SARGENT, John. A Memoir of the Rev. Henry Martyn ... Thirteenth Edition. London, Seeley and Burnside, 1837.

Small 8vo. Contemporary full calf, spine with raised bands and gilt-stamped red morocco lettering-piece; overall richly decorated in gilt and blind, all edges gilt; . [iii]-xii, 435, steel-engraved portrait frontispiece by Finden, wood-engraved vignette on title, bound without half-title; minimal rubbing to binding; light offsetting from endpapers, marginal spots to frontispiece and title; presentation inscription, dated 1838, on initial blank; a good copy, decoratively bound, of a scarce title.

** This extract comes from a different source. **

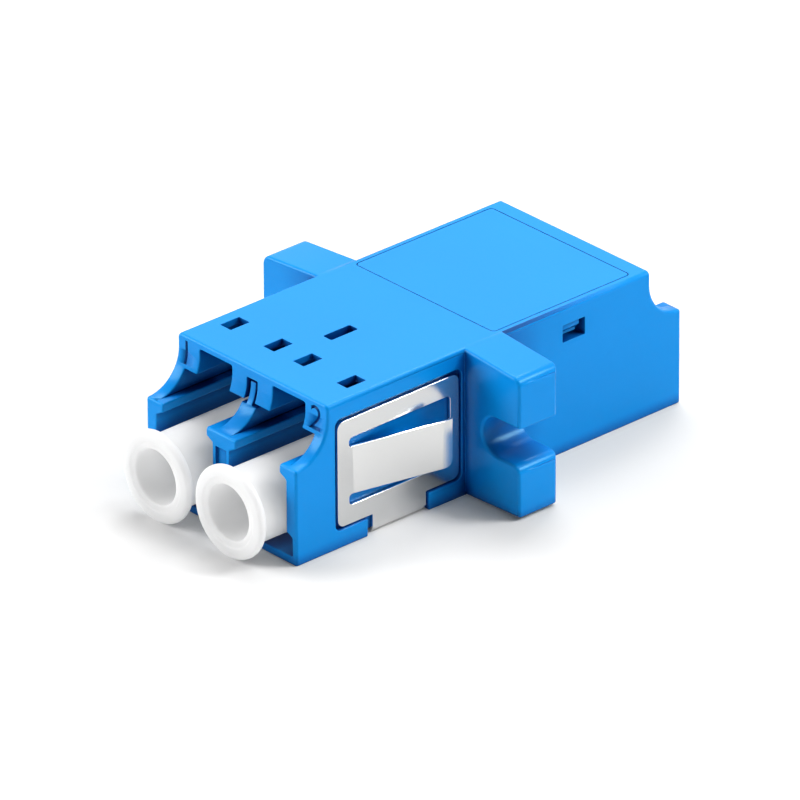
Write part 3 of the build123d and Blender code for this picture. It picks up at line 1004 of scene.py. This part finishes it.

First published in 1816, this is an account of a Christian missionary's life, activity and philosophical debates in Northern India and most importantly, Persia. The Truro-born missionary and translator Henry Martyn (1781-1812) was prolific in Arabic, Persian and Urdu, into which languages he translated biblical texts. In India 'he decided that Arabia and Persia would provide a more congenial environment, free of colonial restraints, to improve his translations of the Bible into the languages of the Islamic world. Having obtained leave to travel via Calcutta and Bombay, he left north India in October 1810. Martyn was proved correct, for the revised Persian manuscript of the New Testament was rapidly completed in 1811–12 in Shiraz, where he also engaged local scholars and Sufis in discussions about the nature and proofs of religious truth. He compiled two tracts in Persian in reply to the evidences for Islam, particularly from miracles, proposed by these scholars, and a third work entitled ‘On the vanity of the Sofee system and on the truth of the religion of Moses and Jesus’. Yet despite the seemingly more receptive atmosphere, resistance to conversion was just as strong as in India, leading within a few months to Martyn's departure. Apart from his anxiety to complete further revisions of the scriptures and to ensure their publication in the Arab world as well as in India and Persia, Martyn's by now frenetic journey westward was impelled by hopes of a further meeting with Lydia Grenfell. However, on 16 October 1812 he died a lonely death from tuberculosis at Tokat in Anatolia, en route for Constantinople. He was thirty-one. He was buried in an Armenian graveyard; his grave monument is now in Tokat Museum' (ODNB).